We had a nice walk throughout the day along the valley floor, finally meeting up with other groups from different treks all heading towards the village of Playa which was to be our Camp 6. It was strange finally meeting other groups
after being in the mountains all on our own with just the locals and horses for company and it never took long to wish we were back with them!!
Day 7 we set off early to ensure we were ahead of all the screaming idiots we had left behind and we set off for El Mirador which has an amazing yet unusual view of Machu Picchu from across the Valley. After stopping for lunch we joined the railroad tracks for our final descent into the town of Agua Calientes and the base for all those visiting the ancient site. After dumping our bags at the hostel it was time to rest our aching bones after 7 days solid strutting and we headed straight up into the hot springs resort for 2 hours of making ourselves look like prunes and washing off the ingrained dirt from our bodies.
Day 8 Machu Picchu
We cheated a bit and took the bus up to the entrance and headed into the grounds. It seemed as if thousands were already here waiting yet we found ourselves a good vantage point and sat and waited for the famous sunrise over the city. We were
exceedingly lucky with the weather because first thing in the morn the site is usually covered in cloud yet it was an exceptionally clear morning and you could watch as the first rays bounced off the surrounding mountains. We took the tour around the city with Percy explaining all the areas and then decided to run up the mountain opposite, Wayna Picchu for the views looking over the city.

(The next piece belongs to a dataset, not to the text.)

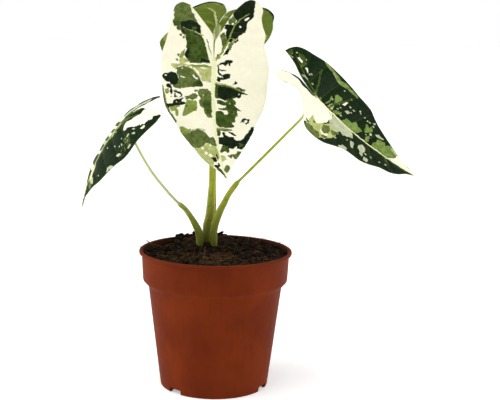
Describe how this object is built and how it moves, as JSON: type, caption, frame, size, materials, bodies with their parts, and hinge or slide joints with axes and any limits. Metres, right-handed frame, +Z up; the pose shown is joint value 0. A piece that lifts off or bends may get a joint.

I can’t really explain the feeling you have after seeing so many pictures everywhere of the city yet no matter how many times you see it in books, it is just amazing to witness it up close. The craftsmanship and expertise of the Inca workers is unparralled in the world today and rightly so, the day after we visited Machu Picchu, UNESCO declared it one of the new 7 wonders of the world. That certainly led to some good partying when back in Cusco yet that’s all for another story some other time.